Choosing the Right Leverage Level
The optimal leverage level depends on several factors, including:
- **Your Risk Tolerance:** How much risk are you comfortable taking?
- **Your Trading Strategy:** Different strategies require different levels of leverage. Scalping and day trading often utilize higher leverage than swing trading or long-term investing.
- **Market Volatility:** Higher volatility generally calls for lower leverage.
- **Your Experience Level:** Beginners should start with low leverage and gradually increase it as they gain experience.
| Leverage Ratio | Risk Level | Suitable For | |---|---|---| | 2x - 3x | Low | Beginners, conservative traders, long-term positions | | 5x - 10x | Moderate | Intermediate traders, swing trading, short-term positions | | 20x - 50x | High | Experienced traders, scalping, day trading (use with extreme caution) | | 100x+ | Very High | Highly experienced traders only, extremely short-term trades (extremely risky) |
Understanding Trading Volume and Liquidity
Trading Volume significantly impacts the effectiveness of leverage. Higher trading volume generally means greater liquidity, making it easier to enter and exit positions without significant price slippage. Low liquidity can exacerbate losses, particularly when using high leverage. Be aware of the order book depth before entering a leveraged trade.
Resources for Further Learning
- Binance Academy
- Coinbase Learn
- Investopedia - Leverage
- Babypips - Forex Leverage (concepts apply to crypto)
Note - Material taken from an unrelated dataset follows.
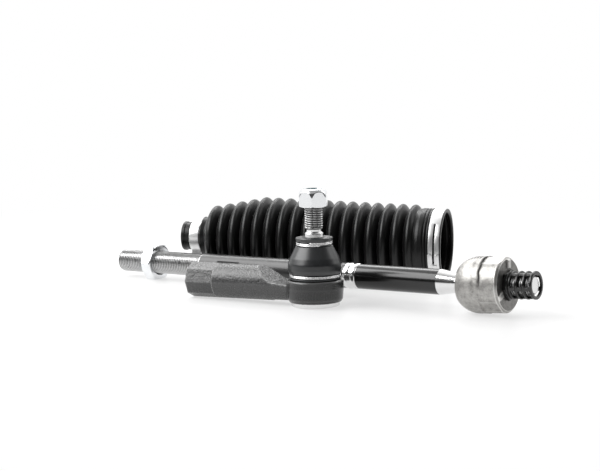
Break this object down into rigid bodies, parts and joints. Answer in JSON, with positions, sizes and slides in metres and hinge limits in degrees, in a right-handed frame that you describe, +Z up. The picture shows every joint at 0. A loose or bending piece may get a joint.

- Various cryptocurrency exchange help centers (Binance, Bybit, Kraken, etc.)
Disclaimer
Trading cryptocurrencies with leverage is inherently risky. This article is for educational purposes only and should not be considered financial advice. Always conduct thorough research and consult with a qualified financial advisor before making any investment decisions. Remember, you can lose all of your invested capital.